Italian Held Hostage in Libya Escaped Using a Nail

Libya Italy Hostage Middle East Africa ISIS
Italian construction workers Gino Pollicardo, left, and Filippo Calcagno, second right, with Libyan Foreign Minister Ali Abu Zakouk, right, after they escaped their captors in Libya, at Mitiga International Airport in Tripoli, Libya March 6. Hani Amara/Reuters

One of the Italian construction workers released from captivity in Libya last week has told of how he escaped from his captors using a nail to remove a lock on the door of where he was being held.

In July 2015, Filippo Calcagno and his colleague Gino Pollicardo, also released last week, were kidnapped near an oil and gas complex near the western Libyan city of Sabratha. Unknown assailants captured the pair along with two other workers, Fausto Piani and Salvatore Failla, who the Islamic State militant group (ISIS) killed in Libya last week. All four worked for the Italian construction company Bonatti.

The men were held together until the beginning of March, when their captors took Piani and Failla away. Using a nail, Calcagno worked on the door's lock until it finally came loose.

"Let's say, I worked a lot on that door. With a nail, I understood that you can do many things," he told reporters outside his home in Sicily where he returned on Sunday, according to the Associated Press. "Slowly, slowly, I weakened" the lock.

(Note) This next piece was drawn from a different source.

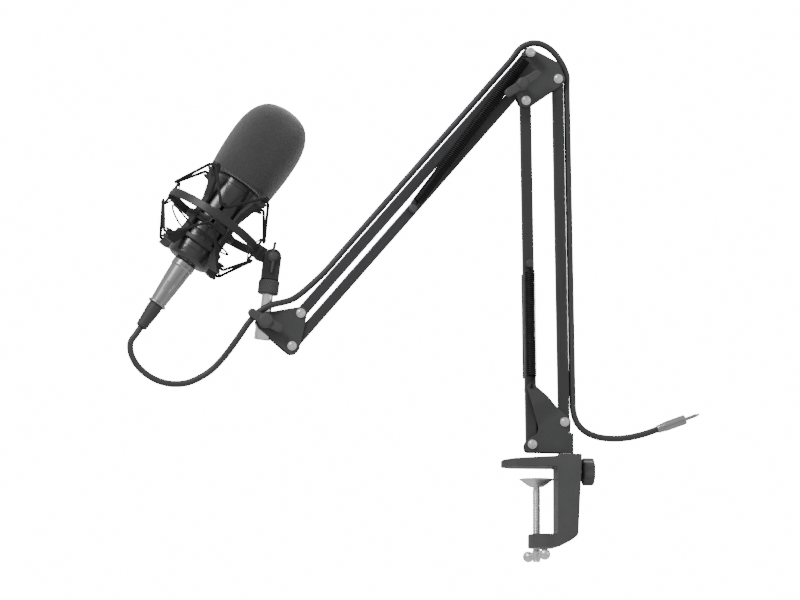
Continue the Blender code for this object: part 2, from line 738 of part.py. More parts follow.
def build_microphone():
    place = mic_frame()
    at = origin(RING)
    inner = BODY_R - 1.8
    body = [(inner, BASE_TOP + GAP), (BODY_R, BASE_TOP + GAP), (BODY_R, BODY_TOP),
            (inner, BODY_TOP)]
    emit("mic_body", spin(body, WIDE), "mic_enamel", at, place)
    base = [(10.0, BASE_END), (21.0, BASE_END), (BODY_R, BASE_END + 2.0), (BODY_R, BASE_TOP),
            (17.5, BASE_TOP), (17.5, BASE_TOP - 5.0), (10.0, BASE_TOP - 6.0)]
    emit("mic_base_ring", spin(base, WIDE), "mic_enamel", at, place)
    low = BODY_TOP + GAP
    outer = [(22.0, low), (22.0, 98.0), (19.8, 109.0), (12.6, 118.4), (0, 122.0)]
    inner = [(0, 120.8), (12.0, 117.3), (18.8, 108.4), (20.9, 98.0), (20.9, low)]
    emit("head_basket", spin(inner + outer, 20), "basket_mesh", at, place)
    foam = [(22.4, low), (34.5, low), (36.2, 66.0), (36.7, 88.0), (35.4, 104.0), (31.0, 118.0),
            (22.8, 128.4), (11.8, 133.4), (0, 134.4), ]
    hollow = [(0, 122.5), (13.0, 119.0), (20.3, 109.3), (22.4, 98.0)]
    emit("foam_windscreen", spin(hollow + foam, WIDE), "foam", at, place)
    capsule = [(0, 41.0), (7.0, 41.0), (7.0, 44.0), (3.0, 46.0), (3.0, 72.0), (12.0, 74.0),
               (12.0, 90.0), (10.5, 91.5), (0, 91.5)]
    emit("capsule", spin(capsule), "brass", at, place)
    emit("circuit_board", box((-14.0, -0.8, -26.0), (14.0, 0.8, 38.0)), "board_green", at, place)
    socket = [(0, -50.6), (9.6, -50.6), (9.6, -34.4), (0, -34.4)]
    emit("xlr_socket", spin(socket), "connector_metal", at, place)
    plug = [(0, -51.0), (11.6, -51.0), (12.0, -52.0), (12.0, -57.5), (11.0, -58.4),
            (10.4, -72.0), (9.0, -90.0), (8.2, -99.0), (9.8, -99.8), (9.8, -101.6), (0, -101.6)]
    emit("xlr_plug", spin(plug, 20), "connector_metal", at, place)
    boot = [(0, -102.0), (7.6, -102.0), (7.6, -108.0), (6.4, -120.0), (6.0, -128.6),
            (5.4, -129.2), (0, -129.2)]
    emit("xlr_boot", spin(boot), "cable_rubber", at, place)


# ---------------------------------------------------------------- cable

def cable_guides():
    """Hand-chosen route points of the whole cable, from the boot to the plug, as (x, y, z)."""
    boot = mic_frame() @ Vector((0, 0, -129.5))
    ahead = mic_frame() @ Vector((0, 0, -137.0))
    loop = [(-406.4, 0, 121.5), (-405.9, 0, 110.4), (-400.2, 0, 99.2), (-391.3, 0, 90.4),
            (-381.1, 0, 84.3), (-369.9, 0, 80.9), (-360.5, 0, 80.2), (-350.5, 0, 81.4),
            (-339.2, 0, 85.9), (-327.0, -1, 93.6), (-316.8, -3.5, 103.6), (-307.0, -7, 116.0),
            (-297.5, -10.5, 129.6), (-288.5, -12, 142.6), (-278.3, -12.2, 153.0),
            (-266.5, -12.2, 159.2), (-255.5, -9.5, 162.2), (-246.6, -4.5, 165.4),
            (-238.3, -1, 170.8)]
    side = Vector((UPPER[1], -UPPER[0])).normalized() * BAR_OFFSET
    up = []
    for t in (0.87, 0.78, 0.6, 0.4, 0.2, 0.1, 0.045):
        p = E3 + UPPER * t + side
        up.append((p[0], 0, p[1]))
    elbow = [(-15.3, 0, 423.2), (-6.6, 0, 428.2), (3.0, 0, 428.8), (11.5, 0, 425.6),
             (18.5, 0, 420.0), (24.4, 0, 412.6),
             (29.0, 0, 404.2), (31.9, 0, 395.2)]
    down = []
    for t in (0.985, 0.955, 0.8, 0.6, 0.4, 0.2, 0.07):
        p = B2 + LOWER * t
        down.append((p[0] + BAR_OFFSET, 0, p[1]))
    tail = [(37.4, 0, 56.5), (41.4, 0, 45.0), (49.2, 0, 36.8), (60.2, 0, 31.9), (71.5, 0, 30.0),
            (82.5, 0, 29.9), (95.0, 0, 31.4), (108.8, 0, 34.8), (122.6, 0, 39.7)]
    return [tuple(boot), tuple(ahead)] + loop + up + elbow + down + tail


def through(points, per=24):
    """Dense centripetal spline through the points."""
    pts = [Vector(p) for p in points]
    pts = [pts[0] * 2 - pts[1]] + pts + [pts[-1] * 2 - pts[-2]]
    out = []
    for k in range(1, len(pts) - 2):
        p0, p1, p2, p3 = pts[k - 1:k + 3]
        t0 = 0.0
        t1 = t0 + (p1 - p0).length ** 0.5
        t2 = t1 + (p2 - p1).length ** 0.5
        t3 = t2 + (p3 - p2).length ** 0.5
        for j in range(per):
            t = t1 + (t2 - t1) * j / per
            a1 = p0 * ((t1 - t) / (t1 - t0)) + p1 * ((t - t0) / (t1 - t0))
            a2 = p1 * ((t2 - t) / (t2 - t1)) + p2 * ((t - t1) / (t2 - t1))
            a3 = p2 * ((t3 - t) / (t3 - t2)) + p3 * ((t - t2) / (t3 - t2))
            b1 = a1 * ((t2 - t) / (t2 - t0)) + a2 * ((t - t0) / (t2 - t0))
            b2 = a2 * ((t3 - t) / (t3 - t1)) + a3 * ((t - t1) / (t3 - t1))
            out.append(b1 * ((t2 - t) / (t2 - t1)) + b2 * ((t - t1) / (t2 - t1)))
    out.append(pts[-2])
    return out


def arc_table(path):
    marks = [0.0]
    for a, b in zip(path, path[1:]):
        marks.append(marks[-1] + (b - a).length)
    return marks


def at_arc(path, marks, s):
    k = 0
    while k < len(marks) - 2 and marks[k + 1] < s:
        k += 1
    f = (s - marks[k]) / (marks[k + 1] - marks[k])
    return path[k].lerp(path[k + 1], min(1.0, max(0.0, f)))


def nearest_arc(path, marks, point):
    target = origin(point)
    best = min(range(len(path)), key=lambda k: (path[k] - target).length)
    return marks[best]


def cord_node(name, points, at):
    data = bpy.data.curves.new(name, "CURVE")
    data.dimensions = "3D"
    data.bevel_depth = CABLE_R * MM
    data.bevel_resolution = 2
    data.use_fill_caps = True
    line = data.splines.new("POLY")
    line.points.add(len(points) - 1)
    for p, co in zip(line.points, points):
        p.co = (*((co - at) * MM), 1.0)
    data.materials.append(material("cable_rubber"))
    return link(name, data, at)


def build_cable():
    path = through(cable_guides())
    marks = arc_table(path)
    side = Vector((UPPER[1], -UPPER[0])).normalized() * BAR_OFFSET
    breaks = [0.0, nearest_arc(path, marks, A - UPPER * 0.11 + side),
              nearest_arc(path, marks, E3 + UPPER * 0.1 + side),
              nearest_arc(path, marks, E2 - LOWER * 0.06 + Vector((BAR_OFFSET, 0))),
              nearest_arc(path, marks, B2 + LOWER * 0.085 + Vector((BAR_OFFSET, 0))), marks[-1]]
    names = ["cable_loop", "cable_upper", "cable_elbow", "cable_lower", "cable_tail"]
    pivots = [origin(A), origin(E3), origin(E2), origin(B2), Vector((SWIVEL_X, 0, 0))]
    for name, at, low, high in zip(names, pivots, breaks, breaks[1:]):
        low += GAP / 2
        high -= GAP / 2
        step = STRAIGHT_STEP if name in ("cable_upper", "cable_lower") else CABLE_STEP
        count = max(2, round((high - low) / step))
        spots = [low + (high - low) * k / count for k in range(count + 1)]
        cord_node(name, [at_arc(path, marks, s) for s in spots], at)
    end = path[-1]
    run = (path[-1] - path[-12]).normalized()
    place = Matrix.Translation(end) @ run.to_track_quat("Z", "Y").to_matrix().to_4x4()
    plug = [(0, GAP), (4.2, GAP), (4.8, 6.0), (5.0, 12.0), (5.0, 29.0), (4.4, 30.0),
            (1.75, 30.0), (1.75, 41.5), (1.1, 42.6), (1.5, 43.6), (0.5, 45.0), (0, 45.0)]
    emit("jack_plug", spin(plug, 12), "connector_metal", Vector((SWIVEL_X, 0, 0)), place)


def main():
    clear_scene()
    build_clamp()
    build_turntable()
    build_lower_arm()
    build_elbow()
    build_upper_arm()
    build_head()
    build_post()
    build_shock_ring()
    build_cradle()
    build_microphone()
    build_cable()


main()
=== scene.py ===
"""Looks of the condenser microphone, its shock mount, spring arm, desk clamp and cable.

Lengths are millimetres until a mesh is placed. X runs along the side view, Y away from the front,
Z is up, and the origin is the clamp screw's axis at the underside of the top jaw.
"""
from math import atan2, cos, degrees, hypot, pi, radians, sin, tau

import bmesh
import bpy
from mathutils import Matrix, Vector, noise
from mathutils.geometry import delaunay_2d_cdt


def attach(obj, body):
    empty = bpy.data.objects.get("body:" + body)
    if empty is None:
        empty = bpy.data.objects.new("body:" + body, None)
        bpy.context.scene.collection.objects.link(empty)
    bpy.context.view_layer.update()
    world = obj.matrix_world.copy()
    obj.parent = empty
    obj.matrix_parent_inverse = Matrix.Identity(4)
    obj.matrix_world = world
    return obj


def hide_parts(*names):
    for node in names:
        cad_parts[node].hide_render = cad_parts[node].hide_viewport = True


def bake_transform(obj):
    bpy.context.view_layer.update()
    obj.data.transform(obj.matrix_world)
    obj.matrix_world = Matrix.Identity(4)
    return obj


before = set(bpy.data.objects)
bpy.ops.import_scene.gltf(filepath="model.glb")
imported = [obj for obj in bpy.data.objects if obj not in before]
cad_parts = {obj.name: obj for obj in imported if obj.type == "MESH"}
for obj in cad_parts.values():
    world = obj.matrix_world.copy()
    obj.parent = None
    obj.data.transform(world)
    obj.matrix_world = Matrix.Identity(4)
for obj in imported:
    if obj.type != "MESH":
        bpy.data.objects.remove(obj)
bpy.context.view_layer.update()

MM = 0.001
GAP = 0.3

# arm pivots, in the XZ plane
B1 = Vector((-5.0, 22.7))
B2 = Vector((27.7, 45.3))
LOWER = Vector((-5.45, 346.6))
E1 = B1 + LOWER
E2 = B2 + LOWER
E3 = Vector((-7.4, 416.6))
E4 = Vector((-16.2, 383.6))
UPPER = Vector((-229.8, -264.8))
A = E3 + UPPER
B = E4 + UPPER
W = Vector((-273.2, 143.0))
LOWER_STUD = B1 + LOWER * (180.8 / LOWER.length)
UPPER_STUD = E4 + UPPER * (167.0 / UPPER.length)
TAB_EYE = Vector((-6.4, 79.4))
BAR_HALF = 5.5
PLATE_IN = 6.1
PLATE_OUT = 8.0
PLATE_FACE = PLATE_OUT + GAP
PLATE_HOLE = 2.8
BOLT_R = 2.5

# clamp and base
DEPTH = 19.0
WRAP_LOW = 14.5
WRAP_HIGH = 34.5
SWIVEL_X = 29.5
SWIVEL_R = 5.8
SCREW_R = 4.0
THREAD = 1.5
KNOB_Z = -3.7
TOMMY_Z = -88.0

# post, clevis and collar
POST_LEAN = 7.0
STUD_R = 5.7
COLLAR_LOW = 28.05
COLLAR_HIGH = 42.55
CLEVIS_HALF = 8.75
CLEVIS_Y = 8.4
EAR_IN = 4.25
PIVOT_RISE = 65.2

# shock mount and microphone, in the microphone's own frame
RING = Vector((-324.1, 243.8))
MIC_LEAN = 34.0
BODY_R = 22.8
PEG_OUT = 51.6
HOOK_OUT = 43.0
ELASTIC_R = 1.5

# cable
CABLE_R = 3.25
BAR_OFFSET = 9.4


# ---------------------------------------------------------------- frames and outlines

def flat(point):
    """A point of the XZ plane in 3D."""
    return Vector((point[0], 0.0, point[1]))


def rotation(degrees_, axis):
    return Matrix.Rotation(radians(degrees_), 4, axis)


def shift(x, y, z):
    return Matrix.Translation((x, y, z))


def lean(point, angle):
    """Frame at an XZ point, its Z axis leaning to +X by an angle in degrees."""
    return Matrix.Translation(flat(point)) @ rotation(angle, "Y")


def facing(point, turn=0.0):
    """Frame at an XZ point, its Z axis towards the front."""
    return lean(point, -turn) @ rotation(90, "X")


def along(start, end):
    """Frame at start with its Z axis towards end."""
    run = end - start
    return lean(start, degrees(atan2(run[0], run[1])))


MIC_FRAME = lean(RING, MIC_LEAN)
POST_FRAME = lean(W, POST_LEAN)
TILT_PIVOT = (POST_FRAME @ Vector((0, 0, PIVOT_RISE))).xz


def circle(centre, r, n=24, start=0.0, end=360.0):
    whole = abs(end - start) >= 360.0
    steps = n if whole else n - 1
    angles = [radians(start + (end - start) * k / steps) for k in range(n)]
    return [(centre[0] + r * cos(a), centre[1] + r * sin(a)) for a in angles]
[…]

He then summoned Pollicardo so they could kick down the door together. A door on the other side was unlocked and the pair managed to reach an open street where they found local police.

Calcagno said that while the men were being held, their captors beat them and left them without food for prolonged periods. In their time together, "we spoke of everything, of what we thought we would do when we came back," he said. Pollicardo said that "psychologically it will be more difficult [to recover]" than it will from the physical impact of their captivity.

The two men were greeted by their relatives at Rome's Ciampino Airport on Sunday before being taken away by the Italian foreign ministry and intelligence services for debriefing. Both men referred to their captors as "criminals," saying that they did not know who they were affiliated to.

The deaths of their two colleagues at the hands of ISIS in Libya is an incident that could push Italy to send special forces into the North African state. However, Italian leaders have cautioned against rushing into a conflict, saying that any deployment would need the approval of parliament.

"We need to avoid Libya sinking into chaos where tragic episodes like this one involving our hostages can proliferate," said Italian Foreign Minister Paolo Gentiloni in an interview with Italian daily Il Sole 24 Ore. "It must be clear that there are no apparent shortcuts, muscular displays. It's true, time is short, but there is no quick war at our door."

ISIS has used the near-failed state as its African center, capitalizing on the security vacuum in the country since the NATO-led overthrow of Muammar el-Qaddafi at the height of the Arab Spring in 2011.

After establishing an affiliate in eastern Libya in October 2014, the group captured the central city of Sirte in July 2015, where it has imposed its radical version of Islamic law, carrying out beheadings, crucifixions and floggings.